Kommt man zu meinen Beobachtungen der Plattenbauten zurück, so lagen diese zunächst auf den Hauseingängen. Und was mir gleich aufgefallen ist – lange hohe Häuser mit zehn gleichen Hauseingängen. Diese bilden die Form eines Glaskastens. Drinnen sind üblicherweise die Postkästchen gelegen. Auf dem Hauseingang steht meistens eine riesige Ziffer – die Hausnummer, die man noch vom Weiten sehen kann. Weiter rutscht der Blick auf die Fassaden. Wie oben bereits erwähnt, sind sie meist gepflegt, modernisiert und bunt gefärbt. Dies soll vermutlich eine Schönheitsfunktion tragen. Es lohnt sich auch zu sagen, dass die Plattenbauten im Viertel beim S-Greifswalder Straße meistens sehr hoch sind. Mit circa 15 Etagen schützen sie Passanten vor der Sonne und beschatten die Innenhöfe.
Die Innenhöfe sind ein weiteres interessantes Thema, das ich gern ansprechen würde. Wie bereits erwähnt, herrscht in den Innenhöfen ein besondere Mikroklima. Ein Mikroklima der Freude, der Sicherheit und des Vertrauens. Als eine Illustration dienen dazu die Graffitis, die meistens sehr bunt und auffällig sind. Diese verstecken sich in den weiten schattigen Ecken oder befinden sich gerade auf den Fassaden. Eine weitere tragende Rolle spielen in den Innenhöfen die Mülltonnen, wie paradox sich das auch anhören mag. Die Mülltonnen bilden ein Ensemble aus mehreren Farben, die hinter den Gittern stehen. So werden sie von den Unbefugten, als auch vor den Augen der Passanten geschützt. Auf dem Gitterzaun herum wächst meistens etwas Grünes und verschönert dadurch den Ausblick. Es lässt sich anmerken, dass die Mülltonnen üblicherweise mitten im Hof gelegen sind. So dass die Bewohner der Plattenbauten unvermeidlich den Ausblick darauf haben.
Infrastruktur ist ein weiteres großes Thema. Das Erdgeschoss der Wohnhäuser ist meistens nicht bewohnt, stattdessen befinden sich dort zahlreiche Serviceeinrichtungen.
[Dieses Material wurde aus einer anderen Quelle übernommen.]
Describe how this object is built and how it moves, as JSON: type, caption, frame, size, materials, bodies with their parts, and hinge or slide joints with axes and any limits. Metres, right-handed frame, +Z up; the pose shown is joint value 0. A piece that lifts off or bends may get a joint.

Diese reichen von einer Stadtbibliothek bis zu modernen Banken und Läden . Für die Bewohner ist es sehr praktisch, dass man keinen langen Weg zurücklegen muss und sich alles in der Nähe befindet: Schulen und Kindergärten, Fußballfelder und Trainingsplätze – alles befindet sich in der Reichweite von maximal 15-20 Gehminuten. Alles ist sehr kompakt gelegen und widerspricht den anderen Funktionalitäten nicht. Und um auf den Startpunkt zurückzukehren, ist die Verbindung zu den öffentlichen Verkehrsmitteln sehr gut. Man hat eine gute Anbindung zu der Tram, zu dem Bus und bei dem Wunsch liegt der S-Bahnhof Greifswalder Straße nur wenige Minuten Fußweg entfernt. Der Plattenbautenviertel beim S-Bahnhof Greifswalder Straße hat sicherlich seinen unvergesslichen Charme. Es verleiht einem das Gefühl der Sicherheiten und des Vertrauens. Es ist ganz eindeutig ein Ort, an dem man sich sicher fühlt. Ich muss ganz ehrlich gestehen, dass sich für mich mit dem Mikroraionbesuch die Vorstellung von Plattenbausiedlungen im Allgemeinen verändert hat. Für mich ist deutlich geworden, dass solche Viertel ihren Charme nicht in der Architektur, sondern in der Atmosphäre haben, die ganz einmalig und unvergesslich sein kann.